Action and education

Jager says farmers need to have tracts of natural land surrounding their fields to attract native bees, and she says it’s up to the individual farmer to change the way their farms are laid out.

“I believe in action and I believe in education,” says Jager. “It’s important that individuals make choices . . . I think people are working towards [natural land areas] again.”

Jager also says grass has no value for bees and encourages people to leave some native plants on their property.

“We should be encouraging dandelion as a trendy thing in lawns,” says Jager. “It’s the number one flower for all kinds of bees.”

Liptrot says bees like clover, and suggests sprinkling a handful of seeds here and there to attract them.
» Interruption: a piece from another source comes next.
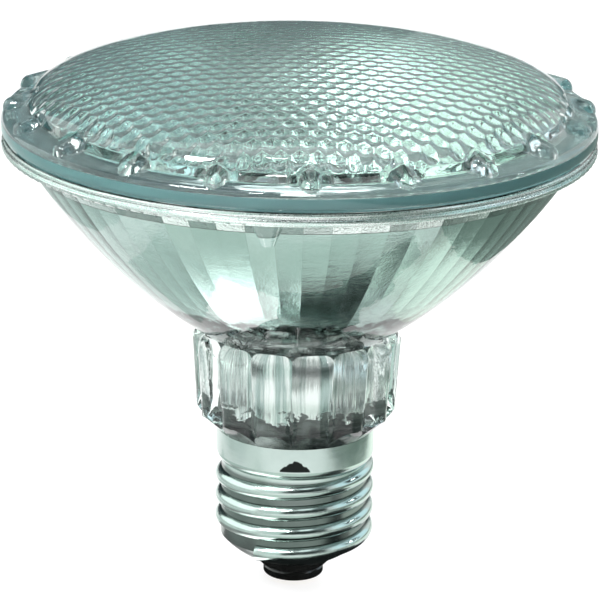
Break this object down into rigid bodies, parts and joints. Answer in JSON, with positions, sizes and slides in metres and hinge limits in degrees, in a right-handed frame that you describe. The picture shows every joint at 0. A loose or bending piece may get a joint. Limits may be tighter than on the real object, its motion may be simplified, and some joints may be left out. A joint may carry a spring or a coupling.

Hutchings holds seminars teaching people about native bees, including which plants attract them and how to create areas that they like to nest in.

He builds what he calls bee ‘condos’ for solitary bees to live in. The condos are boxes filled with wooden trays which have separate sections so the bees can live side-by-side, yet still have their own space, hence the name condo. He also builds bee boxes for bumblebees to nest in. The boxes and condos can both come with a transparent top, dubbed the ‘Hutchings Peek-a-Boo System,’ so that people can see how the bees nest inside.

As for the decline in honeybees, Liptrot says that more research is vital. He is involved in a five-year study with Jager, and various other beekeepers and scientists to determine which strains of honeybees are the best for virus, disease and pest resistance, as well as optimum honey production. Del Villano suggests more people take up beekeeping as a hobby; not only to try to keep up the populations, but also because it helps connect humans to nature.

“You realize how important the natural world is, and how dependent upon it we are,” says Del Villano. “We’ve always just kind of taken [bees] for granted.”